Give the data below again, word for word.

━━━

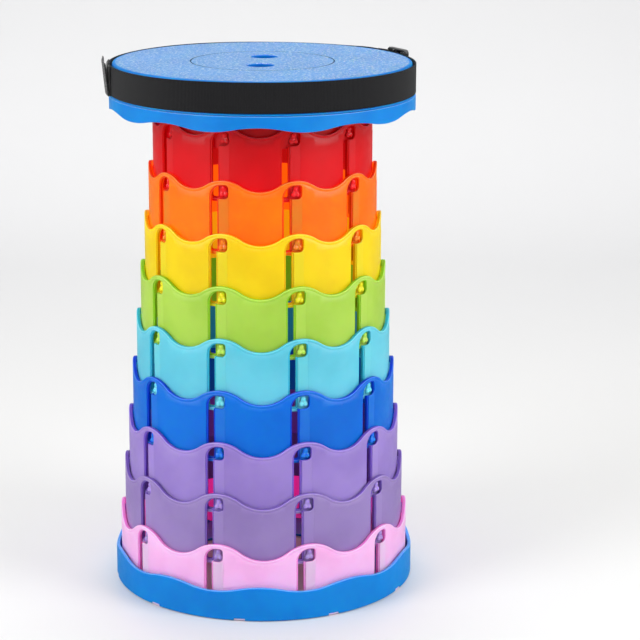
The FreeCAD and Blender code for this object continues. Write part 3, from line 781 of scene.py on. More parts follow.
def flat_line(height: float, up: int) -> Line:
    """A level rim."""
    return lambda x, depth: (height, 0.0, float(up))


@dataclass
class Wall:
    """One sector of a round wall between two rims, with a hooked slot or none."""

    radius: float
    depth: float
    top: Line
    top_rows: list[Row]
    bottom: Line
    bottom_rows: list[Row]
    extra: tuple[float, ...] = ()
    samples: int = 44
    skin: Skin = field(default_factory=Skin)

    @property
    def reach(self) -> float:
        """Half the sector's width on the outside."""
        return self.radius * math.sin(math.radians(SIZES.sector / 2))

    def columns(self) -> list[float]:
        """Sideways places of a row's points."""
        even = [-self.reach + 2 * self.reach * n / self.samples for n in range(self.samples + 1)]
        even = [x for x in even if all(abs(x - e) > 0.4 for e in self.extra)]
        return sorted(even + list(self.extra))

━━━

- [Output for this task]:
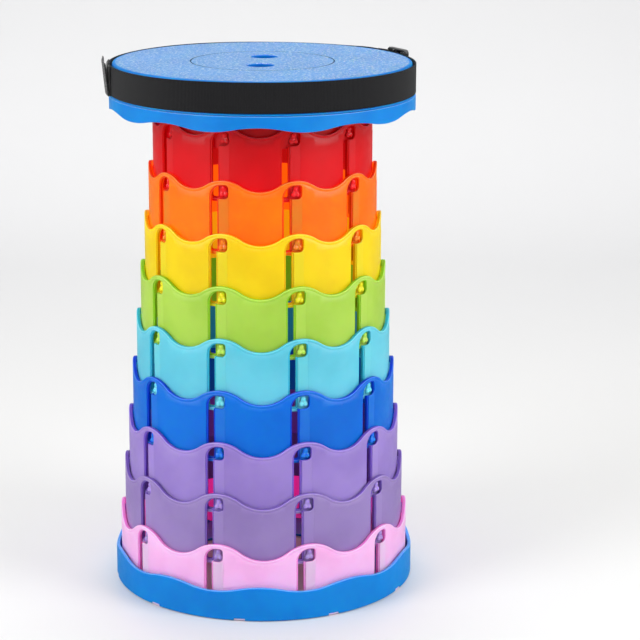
The FreeCAD and Blender code for this object continues. Write part 3, from line 781 of scene.py on. More parts follow.
def flat_line(height: float, up: int) -> Line:
    """A level rim."""
    return lambda x, depth: (height, 0.0, float(up))


@dataclass
class Wall:
    """One sector of a round wall between two rims, with a hooked slot or none."""

    radius: float
    depth: float
    top: Line
    top_rows: list[Row]
    bottom: Line
    bottom_rows: list[Row]
    extra: tuple[float, ...] = ()
    samples: int = 44
    skin: Skin = field(default_factory=Skin)

    @property
    def reach(self) -> float:
        """Half the sector's width on the outside."""
        return self.radius * math.sin(math.radians(SIZES.sector / 2))

    def columns(self) -> list[float]:
        """Sideways places of a row's points."""
        even = [-self.reach + 2 * self.reach * n / self.samples for n in range(self.samples + 1)]
        even = [x for x in even if all(abs(x - e) > 0.4 for e in self.extra)]
        return sorted(even + list(self.extra))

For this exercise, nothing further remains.